## Supplied material
====

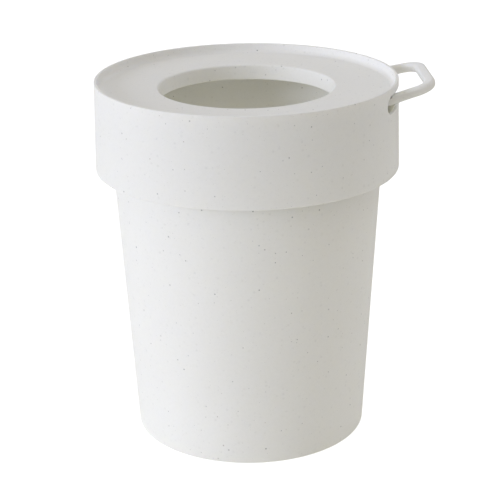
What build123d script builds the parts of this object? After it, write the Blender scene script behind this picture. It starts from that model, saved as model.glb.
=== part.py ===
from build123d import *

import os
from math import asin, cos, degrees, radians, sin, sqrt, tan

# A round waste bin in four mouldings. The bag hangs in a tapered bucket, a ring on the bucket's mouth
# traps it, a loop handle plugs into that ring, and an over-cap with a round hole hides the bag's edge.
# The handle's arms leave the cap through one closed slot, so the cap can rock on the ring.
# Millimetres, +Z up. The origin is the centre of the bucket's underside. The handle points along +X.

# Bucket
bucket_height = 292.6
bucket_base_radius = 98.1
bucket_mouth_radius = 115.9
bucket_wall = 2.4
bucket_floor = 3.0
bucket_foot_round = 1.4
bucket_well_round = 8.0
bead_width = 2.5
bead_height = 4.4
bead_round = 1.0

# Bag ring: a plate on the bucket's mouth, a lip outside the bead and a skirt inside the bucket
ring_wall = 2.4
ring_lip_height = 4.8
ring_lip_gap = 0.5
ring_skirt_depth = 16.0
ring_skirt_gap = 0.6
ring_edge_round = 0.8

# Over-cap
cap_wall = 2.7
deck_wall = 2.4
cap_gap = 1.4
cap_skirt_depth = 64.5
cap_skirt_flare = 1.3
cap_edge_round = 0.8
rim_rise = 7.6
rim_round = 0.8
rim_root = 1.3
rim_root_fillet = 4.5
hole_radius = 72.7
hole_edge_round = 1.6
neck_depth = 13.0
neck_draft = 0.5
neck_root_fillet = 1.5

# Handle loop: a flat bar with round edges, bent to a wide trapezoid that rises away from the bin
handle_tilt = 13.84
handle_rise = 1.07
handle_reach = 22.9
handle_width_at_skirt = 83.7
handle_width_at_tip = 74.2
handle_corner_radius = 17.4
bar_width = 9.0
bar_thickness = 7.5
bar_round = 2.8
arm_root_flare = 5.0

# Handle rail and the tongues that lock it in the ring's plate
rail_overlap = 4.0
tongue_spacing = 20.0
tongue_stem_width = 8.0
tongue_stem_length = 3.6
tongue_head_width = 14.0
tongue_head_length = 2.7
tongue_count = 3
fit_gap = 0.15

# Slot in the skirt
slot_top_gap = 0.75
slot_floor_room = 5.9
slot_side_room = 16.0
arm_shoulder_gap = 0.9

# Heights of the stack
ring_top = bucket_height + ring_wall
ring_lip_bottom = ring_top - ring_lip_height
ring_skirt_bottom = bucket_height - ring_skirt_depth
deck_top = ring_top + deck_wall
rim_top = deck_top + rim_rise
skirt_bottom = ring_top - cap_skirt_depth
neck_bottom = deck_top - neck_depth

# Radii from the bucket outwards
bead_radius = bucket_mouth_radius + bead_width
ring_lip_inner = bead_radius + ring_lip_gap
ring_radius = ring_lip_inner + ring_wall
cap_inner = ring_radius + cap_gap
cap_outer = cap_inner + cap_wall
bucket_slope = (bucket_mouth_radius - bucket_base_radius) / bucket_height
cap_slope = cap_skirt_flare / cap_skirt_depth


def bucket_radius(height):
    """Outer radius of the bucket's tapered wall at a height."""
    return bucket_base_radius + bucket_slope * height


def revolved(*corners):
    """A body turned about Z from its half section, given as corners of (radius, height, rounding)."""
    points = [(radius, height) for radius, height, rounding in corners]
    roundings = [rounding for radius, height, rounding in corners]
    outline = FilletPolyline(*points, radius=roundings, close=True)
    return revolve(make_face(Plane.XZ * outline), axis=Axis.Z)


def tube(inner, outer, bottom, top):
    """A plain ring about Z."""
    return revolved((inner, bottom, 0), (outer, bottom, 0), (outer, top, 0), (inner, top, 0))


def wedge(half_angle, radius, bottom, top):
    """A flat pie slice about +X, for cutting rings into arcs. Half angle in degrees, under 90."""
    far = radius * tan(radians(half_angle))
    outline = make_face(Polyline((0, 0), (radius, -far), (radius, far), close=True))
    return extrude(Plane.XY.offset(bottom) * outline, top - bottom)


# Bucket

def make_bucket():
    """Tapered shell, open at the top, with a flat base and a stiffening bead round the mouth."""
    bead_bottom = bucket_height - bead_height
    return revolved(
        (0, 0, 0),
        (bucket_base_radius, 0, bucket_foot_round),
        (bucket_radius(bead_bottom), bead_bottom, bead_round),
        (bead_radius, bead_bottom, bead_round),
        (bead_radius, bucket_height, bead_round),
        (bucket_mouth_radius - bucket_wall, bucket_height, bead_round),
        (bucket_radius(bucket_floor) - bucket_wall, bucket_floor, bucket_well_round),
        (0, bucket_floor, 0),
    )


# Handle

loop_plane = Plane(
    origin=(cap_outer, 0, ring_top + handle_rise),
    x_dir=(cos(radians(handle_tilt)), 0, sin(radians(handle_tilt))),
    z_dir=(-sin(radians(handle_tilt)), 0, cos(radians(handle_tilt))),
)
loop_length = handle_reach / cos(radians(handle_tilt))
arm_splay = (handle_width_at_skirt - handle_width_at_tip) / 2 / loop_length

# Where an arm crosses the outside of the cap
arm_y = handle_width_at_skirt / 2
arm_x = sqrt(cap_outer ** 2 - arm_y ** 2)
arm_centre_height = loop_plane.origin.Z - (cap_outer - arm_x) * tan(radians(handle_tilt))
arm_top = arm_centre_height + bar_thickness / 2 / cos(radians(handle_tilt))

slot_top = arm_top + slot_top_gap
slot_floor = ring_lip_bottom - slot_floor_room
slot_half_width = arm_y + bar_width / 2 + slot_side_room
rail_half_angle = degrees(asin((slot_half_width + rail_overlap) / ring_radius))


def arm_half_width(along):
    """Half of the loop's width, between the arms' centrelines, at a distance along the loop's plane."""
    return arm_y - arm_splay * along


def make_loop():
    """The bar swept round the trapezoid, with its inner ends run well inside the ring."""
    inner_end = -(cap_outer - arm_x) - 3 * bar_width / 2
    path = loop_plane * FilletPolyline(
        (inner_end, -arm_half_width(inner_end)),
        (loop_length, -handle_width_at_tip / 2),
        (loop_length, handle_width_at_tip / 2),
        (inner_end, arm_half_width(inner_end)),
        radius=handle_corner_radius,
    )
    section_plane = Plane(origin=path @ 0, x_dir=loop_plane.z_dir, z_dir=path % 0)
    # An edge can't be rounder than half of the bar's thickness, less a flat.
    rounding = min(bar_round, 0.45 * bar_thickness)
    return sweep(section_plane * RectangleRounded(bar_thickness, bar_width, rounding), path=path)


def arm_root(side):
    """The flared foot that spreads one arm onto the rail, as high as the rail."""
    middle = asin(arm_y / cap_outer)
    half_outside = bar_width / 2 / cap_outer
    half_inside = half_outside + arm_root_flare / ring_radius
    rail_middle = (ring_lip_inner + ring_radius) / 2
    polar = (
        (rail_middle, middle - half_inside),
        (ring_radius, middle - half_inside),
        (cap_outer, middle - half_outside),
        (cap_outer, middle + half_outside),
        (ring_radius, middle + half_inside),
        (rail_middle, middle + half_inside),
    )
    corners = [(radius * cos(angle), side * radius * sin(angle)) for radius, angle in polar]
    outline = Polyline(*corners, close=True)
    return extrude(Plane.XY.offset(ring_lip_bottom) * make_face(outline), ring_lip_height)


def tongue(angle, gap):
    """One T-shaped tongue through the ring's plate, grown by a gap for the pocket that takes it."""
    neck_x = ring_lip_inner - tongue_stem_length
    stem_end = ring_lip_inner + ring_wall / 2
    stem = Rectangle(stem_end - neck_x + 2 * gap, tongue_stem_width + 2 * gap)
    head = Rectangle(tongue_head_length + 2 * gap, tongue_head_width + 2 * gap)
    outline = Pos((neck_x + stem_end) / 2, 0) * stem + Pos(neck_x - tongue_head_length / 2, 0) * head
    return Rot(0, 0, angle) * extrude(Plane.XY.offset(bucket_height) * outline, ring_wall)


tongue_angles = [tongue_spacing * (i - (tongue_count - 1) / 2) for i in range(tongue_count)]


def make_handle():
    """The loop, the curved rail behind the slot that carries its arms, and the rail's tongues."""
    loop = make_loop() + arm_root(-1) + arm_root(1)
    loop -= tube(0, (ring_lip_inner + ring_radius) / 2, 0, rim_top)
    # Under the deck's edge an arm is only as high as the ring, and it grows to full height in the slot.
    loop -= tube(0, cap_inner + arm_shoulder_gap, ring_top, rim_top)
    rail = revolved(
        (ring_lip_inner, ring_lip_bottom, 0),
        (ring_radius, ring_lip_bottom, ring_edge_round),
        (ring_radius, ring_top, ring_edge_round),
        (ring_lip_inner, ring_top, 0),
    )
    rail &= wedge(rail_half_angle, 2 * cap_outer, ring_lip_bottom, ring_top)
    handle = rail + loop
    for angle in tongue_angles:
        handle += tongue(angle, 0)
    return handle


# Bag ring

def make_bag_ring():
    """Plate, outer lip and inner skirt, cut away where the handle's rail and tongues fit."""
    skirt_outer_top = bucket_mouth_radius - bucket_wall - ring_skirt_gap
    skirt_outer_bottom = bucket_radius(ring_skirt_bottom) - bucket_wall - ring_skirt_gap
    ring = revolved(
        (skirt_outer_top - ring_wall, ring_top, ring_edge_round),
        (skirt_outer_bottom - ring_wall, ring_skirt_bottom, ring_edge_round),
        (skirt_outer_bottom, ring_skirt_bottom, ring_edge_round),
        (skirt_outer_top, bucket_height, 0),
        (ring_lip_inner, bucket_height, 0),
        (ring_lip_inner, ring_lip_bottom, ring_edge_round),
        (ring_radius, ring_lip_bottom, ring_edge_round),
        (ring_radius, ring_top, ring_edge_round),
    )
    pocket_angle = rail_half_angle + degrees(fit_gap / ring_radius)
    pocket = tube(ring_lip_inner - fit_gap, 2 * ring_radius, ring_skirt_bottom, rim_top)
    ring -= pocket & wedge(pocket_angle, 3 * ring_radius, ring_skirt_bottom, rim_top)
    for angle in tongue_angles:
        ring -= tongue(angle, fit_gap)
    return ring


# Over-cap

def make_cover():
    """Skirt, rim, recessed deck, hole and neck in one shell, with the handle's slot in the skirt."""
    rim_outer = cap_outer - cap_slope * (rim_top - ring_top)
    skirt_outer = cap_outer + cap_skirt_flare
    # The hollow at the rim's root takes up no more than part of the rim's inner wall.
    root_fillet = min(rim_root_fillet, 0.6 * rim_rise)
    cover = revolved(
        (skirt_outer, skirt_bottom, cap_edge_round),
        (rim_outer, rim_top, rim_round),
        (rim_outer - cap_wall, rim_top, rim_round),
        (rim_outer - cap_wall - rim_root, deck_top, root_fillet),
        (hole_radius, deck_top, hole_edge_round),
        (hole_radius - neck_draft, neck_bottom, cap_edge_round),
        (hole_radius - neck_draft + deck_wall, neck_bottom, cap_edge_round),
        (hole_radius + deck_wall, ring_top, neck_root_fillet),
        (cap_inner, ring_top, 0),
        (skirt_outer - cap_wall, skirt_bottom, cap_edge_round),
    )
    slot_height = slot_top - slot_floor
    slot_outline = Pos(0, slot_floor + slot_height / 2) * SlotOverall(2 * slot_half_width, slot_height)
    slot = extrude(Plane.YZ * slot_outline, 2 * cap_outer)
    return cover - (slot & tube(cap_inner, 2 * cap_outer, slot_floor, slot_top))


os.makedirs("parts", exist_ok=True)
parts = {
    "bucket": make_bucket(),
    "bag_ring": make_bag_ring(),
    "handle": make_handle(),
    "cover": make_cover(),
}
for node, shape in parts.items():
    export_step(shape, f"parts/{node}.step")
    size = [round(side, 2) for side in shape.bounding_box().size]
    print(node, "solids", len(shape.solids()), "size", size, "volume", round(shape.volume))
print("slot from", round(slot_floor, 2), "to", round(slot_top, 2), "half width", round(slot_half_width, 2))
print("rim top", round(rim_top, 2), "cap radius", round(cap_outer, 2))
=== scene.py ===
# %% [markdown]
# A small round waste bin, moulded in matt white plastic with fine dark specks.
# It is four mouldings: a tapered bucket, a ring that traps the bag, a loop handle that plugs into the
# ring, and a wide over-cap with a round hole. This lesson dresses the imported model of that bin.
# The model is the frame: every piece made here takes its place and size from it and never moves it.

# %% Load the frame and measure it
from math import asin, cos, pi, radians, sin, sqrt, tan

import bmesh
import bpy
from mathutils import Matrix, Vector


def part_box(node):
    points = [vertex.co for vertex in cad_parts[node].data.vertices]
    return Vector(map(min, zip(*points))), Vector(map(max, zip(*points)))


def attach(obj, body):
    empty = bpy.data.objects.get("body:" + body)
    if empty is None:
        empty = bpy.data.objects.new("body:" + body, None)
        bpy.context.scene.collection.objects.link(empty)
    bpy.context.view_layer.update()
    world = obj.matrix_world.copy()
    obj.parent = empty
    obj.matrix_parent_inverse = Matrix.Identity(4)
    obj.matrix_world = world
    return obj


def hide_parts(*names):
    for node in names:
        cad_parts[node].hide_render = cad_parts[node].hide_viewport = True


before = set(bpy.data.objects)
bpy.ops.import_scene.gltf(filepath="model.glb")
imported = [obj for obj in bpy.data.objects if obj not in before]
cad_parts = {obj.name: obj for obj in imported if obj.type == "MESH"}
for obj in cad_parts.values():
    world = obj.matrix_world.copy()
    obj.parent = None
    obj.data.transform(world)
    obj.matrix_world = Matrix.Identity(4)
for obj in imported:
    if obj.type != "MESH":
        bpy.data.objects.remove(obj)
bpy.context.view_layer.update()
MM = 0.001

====

## Work to do
Give the lines exactly as they stand, from the line with "obj.parent = None" through the end of the material.

## Task result
    obj.parent = None
    obj.data.transform(world)
    obj.matrix_world = Matrix.Identity(4)
for obj in imported:
    if obj.type != "MESH":
        bpy.data.objects.remove(obj)
bpy.context.view_layer.update()
MM = 0.001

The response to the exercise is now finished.